Trigger Warning
This article contains content relating to Baby Loss Awareness Week which is
9th–15th October. If you find this triggering you may not want to read further. 

 

This blog discusses one of the hardest parts of fertility, miscarriage. We’ll discuss what to do if you think you’re having a miscarriage, how to cope with pregnancy loss and how to support someone else who’s had a miscarriage.

In the UK, miscarriage is the loss of a pregnancy before 24 weeks and is much more common than people realise. 

Symptoms and What to Do

The symptoms of a miscarriage include vaginal bleeding, cramping and pain in your lower tummy, a discharge of fluid or tissue from your vagina and sudden stop of pregnancy symptoms (such as nausea and tender breasts). If you’re experiencing these symptoms it’s best to seek medical help immediately. Light vaginal bleeding is relatively common during the first trimester (3 months) of pregnancy but it’s still best to receive expert advice. Speak with your doctor or midwife as soon as possible or call 111 or 999 if you need urgent medical help. You may be referred to a hospital for tests and an ultrasound to determine if you’re having a miscarriage. Once you have the results, a doctor or nurse will discuss your next steps.

Investigations 

In most cases, the cause of a miscarriage is unknown. In the UK, doctors don’t typically investigate for a cause of miscarriage until you’ve had 3 or more because it’s very unlikely they will find a treatable reason and most people will go on to have a healthy pregnancy following a miscarriage.
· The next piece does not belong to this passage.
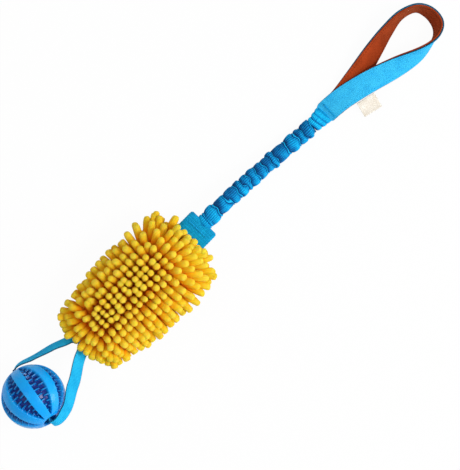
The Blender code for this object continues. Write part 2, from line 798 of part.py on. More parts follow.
def treat_ball(pivot, collection, cutters, material):
    """Rubber ball: sphere, eight toothed grooves and a bore with opened mouths."""
    bm = bmesh.new()
    bmesh.ops.create_uvsphere(bm, u_segments=BALL_SEGMENTS, v_segments=BALL_RINGS, radius=BALL_RADIUS)
    ball = add_object("treat_ball", bm, collection, material)
    ball.parent = pivot
    for number in range(GROOVE_COUNT):
        cutter = groove_cutter(number, cutters)
        cutter.parent = pivot
        cut(ball, cutter)
    bore_radius = math.hypot(STRAP_WIDTH, STRAP_THICKNESS) / 2 + BALL_BORE_CLEARANCE
    wide = bore_radius + 2 * BALL_MOUTH
    outside = BALL_RADIUS + OVERRUN
    mouth = BALL_RADIUS - 2 * BALL_MOUTH
    profile = [(0, outside), (wide, outside), (bore_radius, mouth)]
    profile += [(radius, -height) for radius, height in reversed(profile)]
    bore = turned("ball_bore", profile, 24, cutters)
    bore.parent = pivot
    cut(ball, bore)
    smooth_round(ball, 30)
    return ball


# Ball strap
def leg_nodes(first, last, leg_shares):
    """Route nodes along one leg, bowed to the side away from the ball."""
    leg = (last - first).normalized()
    nodes = []
    for share, bow_share, turn_share, roll in leg_shares:
        bow = Vector((0, -BALL_RADIUS * bow_share, 0))
        direction = leg + Vector((-turn_share, 0, 0))
        nodes.append((first.lerp(last, share) + bow, direction.normalized(), roll))
    return nodes


def strap_nodes():
    """Route of the ball strap: place, direction and roll from level, in degrees.

    It runs from the pad along the near leg to the ball's raised pole, through the bore,
    round the lowered pole and back along the other leg.
    """
    axis = ball_axis()
    near = BALL_CENTRE + axis * (BALL_RADIUS + STRAP_TURN_OUT)
    far = BALL_CENTRE - axis * (BALL_RADIUS + STRAP_TURN_OUT_FAR)
    root = STRAP_PIVOT - STRAP_NOSE - GAP
    lift = (STRAP_THICKNESS + GAP) / 2
    near_root = Vector((root, STRAP_OFFSET - STRAP_SPLAY, PAD_MID + lift))
    far_root = Vector((root, STRAP_OFFSET + STRAP_SPLAY, PAD_MID - lift))
    near_leg = (near - near_root).normalized()
    far_leg = (far_root - far).normalized()
    backward = Vector((-1, 0, 0))
    nodes = [(near_root, backward, 0)]
    nodes += leg_nodes(near_root, near, NEAR_LEG_SHARES)
    nodes.append((near - axis * STRAP_THICKNESS / 2, (near_leg - axis).normalized(), NEAR_POLE_ROLL_DEGREES))
    for share, roll in BORE_ROUTE_SHARES:
        nodes.append((BALL_CENTRE + axis * (BALL_RADIUS * share), -axis, roll))
    nodes.append((far + axis * STRAP_THICKNESS / 2, (far_leg - axis).normalized(), FAR_POLE_ROLL_DEGREES))
    nodes += leg_nodes(far, far_root, FAR_LEG_SHARES)
    nodes.append((far_root, -backward, 0))
    return nodes


def hermite(first, second, share):
    """Point between two route nodes, leaving and meeting them in their directions."""
    reach = (second[0] - first[0]).length
    a = first[0]
    b = first[0] + first[1] * reach / 3
    c = second[0] - second[1] * reach / 3
    d = second[0]
    other = 1 - share
    return a * other ** 3 + b * (3 * other * other * share) + c * (3 * other * share * share) + d * share ** 3


def strap_point(nodes, place):
    i = min(int(place), len(nodes) - 2)
    return hermite(nodes[i], nodes[i + 1], place - i)


def strap_frame(nodes, share):
    """Middle, width direction and normal of the strap at a share of its route."""
    last = len(nodes) - 1
    place = share * last
    step = 0.004
    middle = strap_point(nodes, place)
    ahead = strap_point(nodes, min(place + step, last)) - strap_point(nodes, max(place - step, 0))
    ahead.normalize()
    i = min(int(place), last - 1)
    roll = nodes[i][2] + (nodes[i + 1][2] - nodes[i][2]) * smooth(place - i)
    roll = math.radians(roll)
    level = Vector((0, math.cos(roll), math.sin(roll)))
    across = (level - ahead * level.dot(ahead)).normalized()
    return middle, across, ahead.cross(across).normalized()


def ball_strap(collection, material):
    nodes = strap_nodes()
    bm = grid(STRAP_STATIONS * (len(nodes) - 1) // 2, 1)
    for vert in bm.verts:
        middle, across, normal = strap_frame(nodes, (vert.co.x + 1) / 2)
        vert.co = middle + across * (STRAP_WIDTH / 2 * vert.co.y)
    obj = add_object("ball_strap", bm, collection, material)
    layer = obj.modifiers.new("layer", "SOLIDIFY")
    layer.thickness = STRAP_THICKNESS
    layer.offset = 0
    layer.use_even_offset = True
    return obj


def strap_tail(collection, material):
    """The strap's two ends, sewn into the pad's seam, with a round nose on the swing axis."""
    start = STRAP_PIVOT_OUT + STRAP_TAIL_IN
    outline = nose_arc(STRAP_NOSE, -1)
    outline += [(start, STRAP_NOSE), (start, -STRAP_NOSE)]
    return side_profile_piece(
        "strap_tail", outline, STRAP_TAIL_WIDTH, (STRAP_PIVOT, STRAP_OFFSET, PAD_MID), collection, material
    )


def build():
    clear_scene()
    materials = make_materials()
    toy = make_collection("bungee_tug_toy")
    cutters = make_collection("cutters")

    pad_panel("pad_top_panel", True, toy, materials["chenille"])
    pad_panel("pad_bottom_panel", False, toy, materials["chenille"])
    pocket = add_squeaker(toy, cutters, materials)
    filling_half("filling_upper", True, pocket, toy, materials["stuffing"])
    filling_half("filling_lower", False, pocket, toy, materials["stuffing"])
    neck_band(toy, materials["sleeve"])
    bungee_root_tab(toy, materials["sleeve"])
    strap_tail(toy, materials["strap"])
    sleeve = bungee_sleeve(toy, cutters, materials["sleeve"])
    core = elastic_core(toy, materials["elastic"])
    cuff = sleeve_end_cuff(toy, materials["sleeve"])
    webbing = handle_webbing(toy, materials["strap"])
    lining = handle_lining(toy, materials["felt"])
    tag = handle_tag(toy, materials["label"])
    neck_tack, cuff_tack, handle_tack = add_tacks(toy, materials["thread"])
    strap = ball_strap(toy, materials["strap"])

    neck_pivot = add_pivot("neck_pivot", (NECK_PIVOT, 0, PAD_MID), toy)
    handle_pivot = add_pivot("handle_pivot", (HANDLE_PIVOT, -SLEEVE_DRIFT, CUFF_THICKNESS / 2), toy)
    strap_pivot = add_pivot("strap_pivot", (STRAP_PIVOT, STRAP_OFFSET, PAD_MID), toy)
    ball_pivot = add_pivot("ball_pivot", BALL_CENTRE, toy)
    ball_pivot.rotation_euler = ball_axis().to_track_quat("Z", "Y").to_euler()
    treat_ball(ball_pivot, toy, cutters, materials["rubber"])
    bpy.context.view_layer.update()
    for obj in (sleeve, core):
        parent_keeping_place(obj, neck_pivot)
    for obj in (webbing, lining, tag, handle_tack):
        parent_keeping_place(obj, handle_pivot)
    for obj in (cuff, cuff_tack, handle_pivot):
        parent_keeping_place(obj, neck_pivot)
    parent_keeping_place(strap, strap_pivot)
    parent_keeping_place(ball_pivot, strap_pivot)


build()
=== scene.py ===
"""Looks of the bungee tug toy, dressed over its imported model.

Every new piece is a surface worked out on a grid of two parameters, or a profile carried
along a path, in metres and in the toy's own frame: +X towards the handle, z = 0 the table.
"""

import json
import math

import bpy
import numpy as np
from mathutils import Matrix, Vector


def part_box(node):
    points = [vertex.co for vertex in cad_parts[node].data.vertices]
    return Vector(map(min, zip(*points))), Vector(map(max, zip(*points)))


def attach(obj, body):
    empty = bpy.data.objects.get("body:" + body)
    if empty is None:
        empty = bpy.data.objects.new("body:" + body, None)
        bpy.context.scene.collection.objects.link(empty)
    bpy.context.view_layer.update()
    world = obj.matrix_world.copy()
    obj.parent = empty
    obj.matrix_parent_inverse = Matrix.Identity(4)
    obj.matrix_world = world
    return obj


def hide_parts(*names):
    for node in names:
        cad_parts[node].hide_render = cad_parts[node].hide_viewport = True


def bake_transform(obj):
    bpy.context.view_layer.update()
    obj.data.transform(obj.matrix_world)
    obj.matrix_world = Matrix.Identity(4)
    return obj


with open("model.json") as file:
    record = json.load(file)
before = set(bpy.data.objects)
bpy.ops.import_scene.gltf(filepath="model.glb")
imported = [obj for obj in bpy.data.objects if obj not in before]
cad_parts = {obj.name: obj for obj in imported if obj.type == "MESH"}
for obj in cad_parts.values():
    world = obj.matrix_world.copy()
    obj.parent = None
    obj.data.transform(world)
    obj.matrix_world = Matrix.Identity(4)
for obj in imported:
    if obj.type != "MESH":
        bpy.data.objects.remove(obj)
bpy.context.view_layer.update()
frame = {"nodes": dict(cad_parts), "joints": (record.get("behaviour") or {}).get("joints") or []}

MM = 0.001
TURN = 2 * math.pi
UP = np.array([0.0, 0.0, 1.0])

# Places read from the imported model
joints = {joint["name"]: joint for joint in frame["joints"]}
boxes = {node: np.array(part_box(node)) for node in frame["nodes"]}
PAD_MID = (boxes["pad_top_panel"][0, 2] + boxes["pad_bottom_panel"][1, 2]) / 2
BAND_START, BAND_END = boxes["neck_band"][:, 0]
BAND_HALF_WIDTH = boxes["neck_band"][1, 1]
BAND_HALF_HEIGHT = boxes["neck_band"][1, 2] - PAD_MID
SLEEVE_START, SLEEVE_END = boxes["bungee_sleeve"][:, 0]
CUFF_START, CUFF_END = boxes["sleeve_end_cuff"][:, 0]
CUFF_WIDTH = boxes["sleeve_end_cuff"][1, 1] - boxes["sleeve_end_cuff"][0, 1]
HANDLE_PIVOT = np.array(joints["handle_fold"]["pos_m"])
STRAP_PIVOT = np.array(joints["strap_swing"]["pos_m"])
BALL_CENTRE = np.array(joints["ball_spin"]["pos_m"])
BALL_AXIS = np.array(joints["ball_spin"]["axis"])
SLEEVE_DRIFT = -HANDLE_PIVOT[1]
CUFF_THICKNESS = 2 * HANDLE_PIVOT[2]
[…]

However, we know this doesn’t make the experience any less upsetting or confusing.

Where to Find Support 

Every pregnancy loss is different, and there’s no right or wrong way to feel about it. Many people find they need support, which you can often access through a hospital counselling service, Tommy’s or the Miscarriage Association.

How to Support Someone

We often want to say things to friends and loved ones to make them feel better but what we say may actually make them feel worse. While there’s nothing you can say to make their sadness go away, here are a few things to avoid saying:

  • “You can always have another one.” (They don’t want another baby, they want this baby).
  • “It wasn’t meant to be.” (See above).
  • “At least it was early.” (They lost their baby along with their dreams and plans of a family. Every loss is a loss, no matter how early). 
  • “At least you know you can become pregnant.” (They want to have a baby, not just become pregnant).

Things that might help

  • “I’m so sorry.”
  • “I’m here for you.”
  • “What can I do to help you right now?”
Remember, don’t push someone to talk about their loss if they’re not ready to. If they do want to talk, it’s important to listen to them – don’t worry about replying just listen to what they want to say.